In a shocking twist of sports history reimagined, ESPN released a special documentary today declaring the Oklahoma City Thunder’s 2008–2015 run as “the greatest season in NBA and Tar Heel basketball history.” Yes, you read that right — season, singular. Because when legacy is involved, time becomes irrelevant.
The doc, titled “Carolina in the Clutch: How the Thunder Became Tar Heels West,” unpacks a surreal stretch of basketball excellence, linking together a young NBA franchise, a pair of visionary coaches, and the spirit of a freshman named… Michael Jordan?
⚡️ Thunder Struck With Carolina Blue
From their debut in 2008, the Oklahoma City Thunder lit the league on fire. With Kevin Durant, Russell Westbrook, and later James Harden, the squad — under head coach Scott Brooks — developed into one of the fiercest forces in the West. But according to ESPN analysts, it wasn’t just talent that made the Thunder great. It was legacy.
“They played like Tar Heels,” said Jay Bilas. “Fast breaks, selflessness, heart — you’d swear Dean Smith was running practices in Oklahoma.”
Scott Brooks, who coached from 2008–2015, allegedly had a secret playbook inspired by none other than Roy Williams and Dean Smith. When Billy Donovan took over in 2015, a Florida Gator by title but Tar Heel at heart, the torch was passed — and the legend only grew.
🐐 Enter: Freshman Michael Jordan (Wait, What?)
The real twist? ESPN claims that a freshman-year version of Michael Jordan — somehow drafted through a “temporal loophole” — joined the Thunder for one magical postseason run in 2011. According to the documentary, MJ’s presence in the locker room “galvanized the team, united the city, and briefly turned Chesapeake Energy Arena into the Dean Dome Midwest.”

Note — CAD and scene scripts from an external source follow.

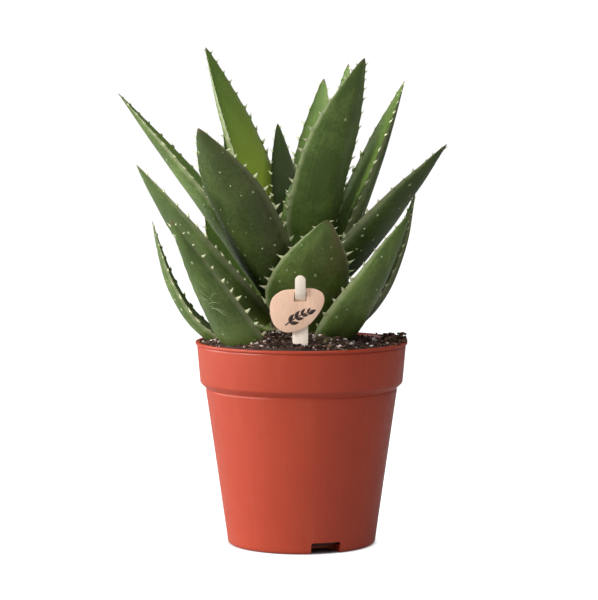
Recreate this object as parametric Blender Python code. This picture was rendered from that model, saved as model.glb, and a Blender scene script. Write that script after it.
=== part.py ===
"""A potted aloe: plastic nursery pot, soil, short stem, toothed leaves and a wooden plant label.

All sizes are in metres. The pot stands on Z = 0 with its axis on Z, and its front faces -Y.
"""

import math
from typing import NamedTuple

import bmesh
import bpy
from mathutils import Matrix, Vector

MM = 0.001

# Every piece that touches another keeps this gap to it.
GAP = 0.3 * MM
# A cutter runs this far past the wall that it cuts.
CUT_PAST = 2.0 * MM

# Pot: outer sizes. Its width is set at the rim, and the wall steps and tapers in from there.
POT_HEIGHT = 80.0 * MM
POT_WALL = 1.2 * MM
POT_TURNS = 72
FOOT_ROUND = 3.0 * MM
FOOT_RING = 4.0 * MM
FOOT_RECESS = 1.5 * MM
# A moulded pad under the middle of the floor stands in the plane of the foot ring.
FOOT_PAD_RADIUS = 8.0 * MM
BAND_HEIGHT = 18.2 * MM
SHOULDER_RISE = 2.0 * MM
SHOULDER_STEP = 2.1 * MM
BAND_FLARE = 1.3 * MM
BAND_TOP_RADIUS = 41.1 * MM
LIP_PROUD = 0.6 * MM
LIP_HEIGHT = 1.4 * MM
WALL_TAPER = 8.45 * MM
# Sizes that follow from them.
SHOULDER_HEIGHT = POT_HEIGHT - BAND_HEIGHT
BAND_FOOT_RADIUS = BAND_TOP_RADIUS - BAND_FLARE
SHOULDER_RADIUS = BAND_FOOT_RADIUS - SHOULDER_STEP
FOOT_RADIUS = SHOULDER_RADIUS - WALL_TAPER
LIP_RADIUS = BAND_TOP_RADIUS + LIP_PROUD

# Drain notches through the foot of the pot.
NOTCH_COUNT = 3
NOTCH_WIDTH = 12.0 * MM
NOTCH_HEIGHT = 4.5 * MM
NOTCH_DEPTH = 8.0 * MM
NOTCH_AZIMUTH = math.radians(-71.0)

# Soil: how far its surface lies under the rim at the wall, and how far it is heaped at the stem.
SOIL_BELOW_RIM = 3.0 * MM
SOIL_HEAP = 2.5 * MM
SOIL_TURNS = 48
# Soil stands back this far from the leaf bases buried in it.
SOIL_CLEARANCE = 0.5 * MM

# Stem.
STEM_X = -3.0 * MM
STEM_RADIUS = 9.5 * MM
STEM_SHOULDER_RADIUS = 7.5 * MM
STEM_TOP_RADIUS = 3.5 * MM
STEM_ROOT_DEPTH = 24.0 * MM
STEM_SHOULDER_OVER_RIM = 34.0 * MM
STEM_HEIGHT_OVER_RIM = 42.0 * MM
STEM_TURNS = 24

# Leaf section and outline, shared by every leaf.
LEAF_STATIONS = 13
STATION_CROWDING = 1.25
UNDERSIDE_POINTS = 5
UPPER_POINTS = 3
UNDERSIDE_FULLNESS = 0.8
CHANNEL_SHARE = 0.3
NECK_WIDENS_OVER = 0.35
THICKNESS_TAPER = 0.7

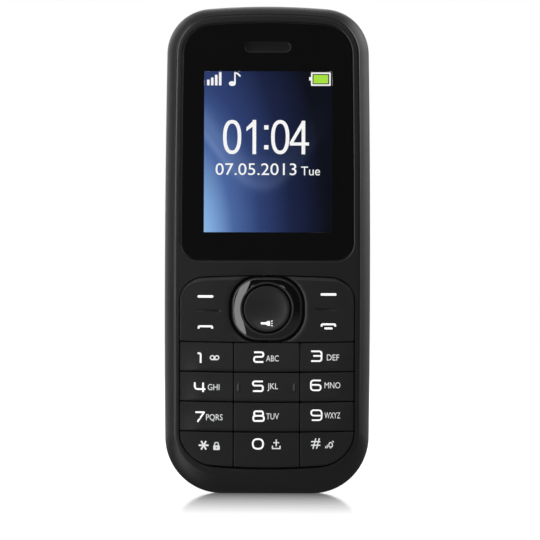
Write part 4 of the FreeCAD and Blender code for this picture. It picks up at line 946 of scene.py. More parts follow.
def add_stem(shape, center, back, front):
    loop = disc(center, STEM_RADIUS, 24)
    shape.plug([(shifted(loop, 0.1), back), (loop, back + 0.1), (loop, front)])


def key_cap(outline, surface, grid, rim, border):
    """Upright sides, a rounded rim and a front that has grid points a border inside the outline."""
    shape = Shape()
    rim_loops = [(shifted(outline, inset), lowered(surface, drop)) for inset, drop in rim_steps(rim)]
    rings = shape.sleeve([(outline, KEY_BACK), *rim_loops])
    shape.cap(rings[0])
    edge = shifted(outline, border)
    shape.cap(rings[-1], extra=[p for p in grid if inside(p, edge)], level=surface)
    return shape


def make_keys():
    """Each number key's cap with its stem."""
    for name in key_names():
        (left, right), (stem_end, _), (low, high) = span(name)
        shape = key_cap(key_outline(name), key_surface(name), key_grid(name), KEY_RIM, KEY_RIM * 1.4)
        add_stem(shape, ((left + right) / 2, (low + high) / 2), stem_end, KEY_BACK + STEM_OVERLAP)
        settle(shape.build(name + "_cap", MATERIALS["keys"], 50), name, "keys", name)


# Function keys: a wide panel on each side of the ring

RING_CORNER = 6.2
RING_GAP = 0.25
FUNCTION_RIM = 0.12
FUNCTION_BEVEL = {"width": 0.75, "fall": 0.24}
# Distances from the phone's middle between which the bevel fades, at its outer and its inner end
BEVEL_ENDS = ((18.4, 15.0), (2.6, 5.6))
# The panel's tips are cut square, a little above and below the ring.
TIP_CUT = 0.35
TIP_SPACE = 0.6
RING_MOAT = {"width": 1.2, "fall": 0.35}
GROOVE_DEPTH = 0.24
GROOVE_REACH = 0.24
# Where the rows of points lie below the top edge and outside the ring, and across the groove's length
BEVEL_ROWS = (0.2, 0.3, 0.4, 0.5, 0.6, 0.7, 0.78, 0.9)
MOAT_ROWS = (0.5, 0.65, 0.8, 0.95, 1.1, 1.25)
GROOVE_SHARES = (0.0, 0.94, 0.97, 1.0, 0.03, 0.06)
GROOVES = {"function_key_left": ((-16.2, -10.1), 39.55), "function_key_right": ((10.4, 16.1), 39.9)}


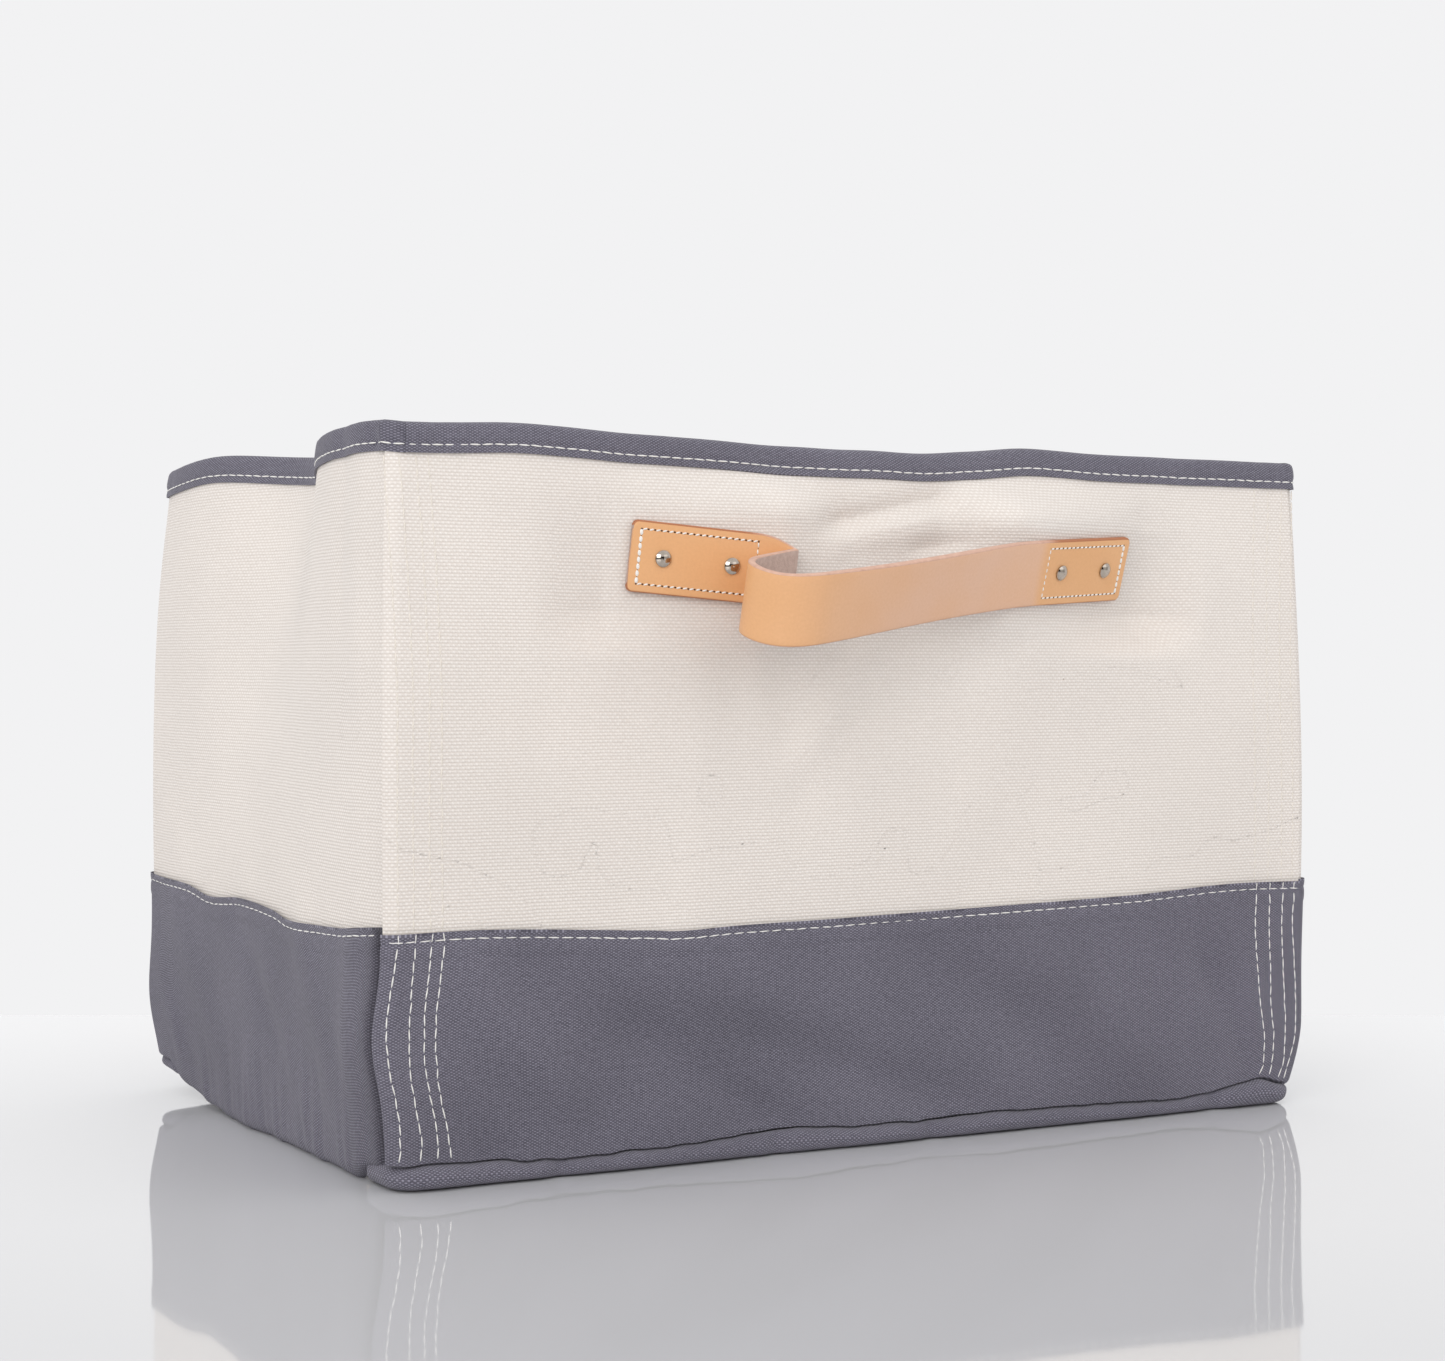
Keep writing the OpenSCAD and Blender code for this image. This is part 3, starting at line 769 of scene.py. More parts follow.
def side_band(u, v):
    """The band turns under the bin in a round fold, which gives way to the base's roll near
    the corners. Small puckers stand above the fold."""
    full = run_d(BAND_H) + ARC_L
    s = mix(-full, full, u)
    top = curve(SIDE_BAND_TOPS, -held(s, run_d(BAND_H)))
    roll = smooth((abs(s) - 104) / 20)
    low, radius = mix(0.4, 8, roll), mix(UNDER_R, 2.5, roll)
    round_l = radius * pi / 2
    up = v * (top - low - radius + round_l)
    if up < round_l:
        z = low + radius * (1 - cos(up / radius))
        under = radius * (1 - sin(up / radius))
    else:
        z = up - round_l + low + radius
        under = 0
    pucker = 1.5 * soft_noise(s / 7, z / 60, 71) + 1.3 * soft_noise(s / 17, z / 40, 72)
    s *= (run_d(z) + ARC_L) / full
    off = PLY_GAP + BAND_T + hem(z, top) - under - corner_sink(s, z)
    off += pucker * clip((46 - z) / 46) * fade(s, run_d(z))
    return side_at(s, z, off)[0], (s, up)


# --- base ---

SOLE_Z = 0.3


def rounded_ring(t, half_x, half_y, radius):
    """A place and outward direction at a fraction t of the way round a rounded rectangle."""
    across, deep = 2 * (half_x - radius), 2 * (half_y - radius)
    arc = radius * pi / 2
    half = across + arc + deep + arc
    turn, way = divmod(t * 2 * half, half)
    sign = 1 if turn % 2 == 0 else -1
    past = way - across - arc
    angle = pi / 2 * (clip((way - across) / arc) + clip((past - deep) / arc))
    ray = Vector((sin(angle), -cos(angle), 0))
    corner = Vector((min(way, across) - across / 2, deep * clip(past / deep) - deep / 2, 0))
    return (corner + ray * radius) * sign, ray * sign


BASE_X = 212
SIDE_TUCK = 9
BASE_Y = half_d(8) + LAP + BAND_T + 2.2
BASE_R = 11


ROLL_D, HIDDEN_D, HIDDEN_H, ROLL_SHOWS = 8.5, 6, 5.5, 116
ROLL_PINCHES = ((-146, 5, -2.8), (20, 4, -2.4), (168, 5, -2.8), (-52, 4, -2.2), (190, 12, 1.2))


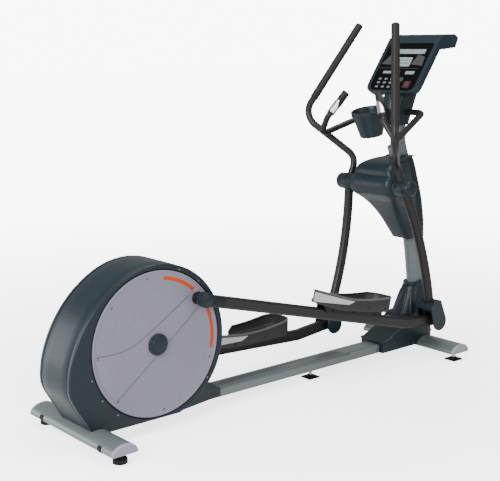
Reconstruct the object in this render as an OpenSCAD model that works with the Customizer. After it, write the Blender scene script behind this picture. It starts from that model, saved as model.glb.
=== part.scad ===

NBA historians and scientists alike are baffled.
“It’s metaphysical. It’s basketball time travel,” said ESPN’s Brian Windhorst. “We’re not saying it happened… but we’re also not saying it didn’t.”
🏆 A Legacy Fans Will Never Forget
While the Thunder fell short of an NBA title in 2012, ESPN now argues that their impact — culturally, stylistically, emotionally — was more valuable than rings. According to UNC fans interviewed in the documentary, “watching OKC was like watching our boys grow up again — in high-tops and with better haircuts.”
Chapel Hill has now unofficially adopted OKC as its “NBA alumni team,” and rumors are swirling that a Tar Heel Thunder Night is being planned at the Dean Smith Center, with honorary jerseys for Durant, Westbrook, Harden, Brooks, and the ever-elusive Time-Travel Jordan.